Even in a tough economy, in the middle of a hot summer, some restaurants are finding time to play. A recent essay in SacTown Magazine challenged Sacramento’s waiters to a version of the mid-summer waiter’s frolic held in Paris every Bastille Day – that’s today. So tonight, on short notice, the event is loosely coming together here. Elaine Corn has a preview.
That’s Portland, Bastille Day 2009, just like in Paris. By tonight, that could be the sound of Sacramento Bastille Day. It’s a race that makes waiters run through the streets balancing wine and glasses on a tray without a single drop spilled or a glass broken. Chef Patrick Mulvaney is the unelected leader of the unofficial event. He took the initiative for what he says are all the best reasons.
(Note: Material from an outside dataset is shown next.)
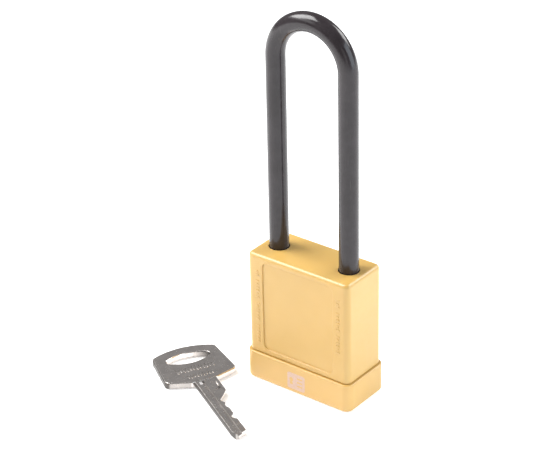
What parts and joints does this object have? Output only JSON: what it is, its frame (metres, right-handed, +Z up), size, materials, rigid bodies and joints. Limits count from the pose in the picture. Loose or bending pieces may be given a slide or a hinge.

Mulvaney: It’s fun and goofy and it’s the middle of summer and it just seems like something to do.
To put this race together, there were no committees. There weren’t even any meetings. In a few weeks, 50 restaurants had signed up. There may be more by race time. Waiters will speed-walk about around almost a block. AND there’s no cash prize. The turnout surprised even Mulvaney.
Mulvaney: We thought that about three-quarters of a block was about as far as you could get a waiter in Sacramento to go for a free drink.
To give the race a Gallic garnish, Mulvaney needed a grand marshall. Preferably French. Sacramento’s only Michelin-starred chef, Daniel Pont of La Bonne Soupe, will do the honors at the finish line. Pont ran this race as a young server. So, he knows the rules.
Daniel Pont: You have to be dressed properly. No tennis shoes. Normally, black shoes, no white socks. Black pants, white jacket, shirt and white apron.
The Bastille Day race hinges on what Pont says is the under-rated waiter skill of balancing a serving tray.
Pont: It’s a very hard thing to do because no. 1, you have to carry a tray on one hand with a bottle of wine in it, and two glasses who are filled up with red wine, so you can see. And you’re supposed to run through the street. And the one who is going to win is the one arriving the first with no spilling on the tray.
Whoever’s out there this evening, they better watch out for Brandy Rocha. She’s the bar manager at Midtown’s 58 Degrees and Holding. Usually Rocha glides gracefully between the high tables, a tray of stemware floating on her fingertips. But tonight, Rocha will be on the attack.
Brandy Rocha: I’ve been working with my trainer Mario, asked him to help me with some techniques – bobbing and weaving and slipping -- so that I can intimidate a little bit.
A Bastille Day Waiters Race here means Sacramento joins other US cities that have borrowed the Parisian tradition. Portland’s in its 6th straight year. Linda Witt, of Portland’s Alliance Francaise, says because of today’s race, it’s Portland’s biggest restaurant day of the year.
Linda Witt: This year we’re expecting 8,000 people at the festival.
It’s still not clear how Sacramento’s race will go or how Mulvaney and Grand Marshall Pont will judge. But Pont is graciously going along with the gag.
Pont: ‘cause there’s always a glass of wine at the end! ha ha!
The 2010 Bastille Day Waiters Race starts at 6 tonight at Le Petit Paris and ends at L Urban Wine Lounge. The streets will be closed for the duration of the race. Elaine Corn Capital Public Radio News.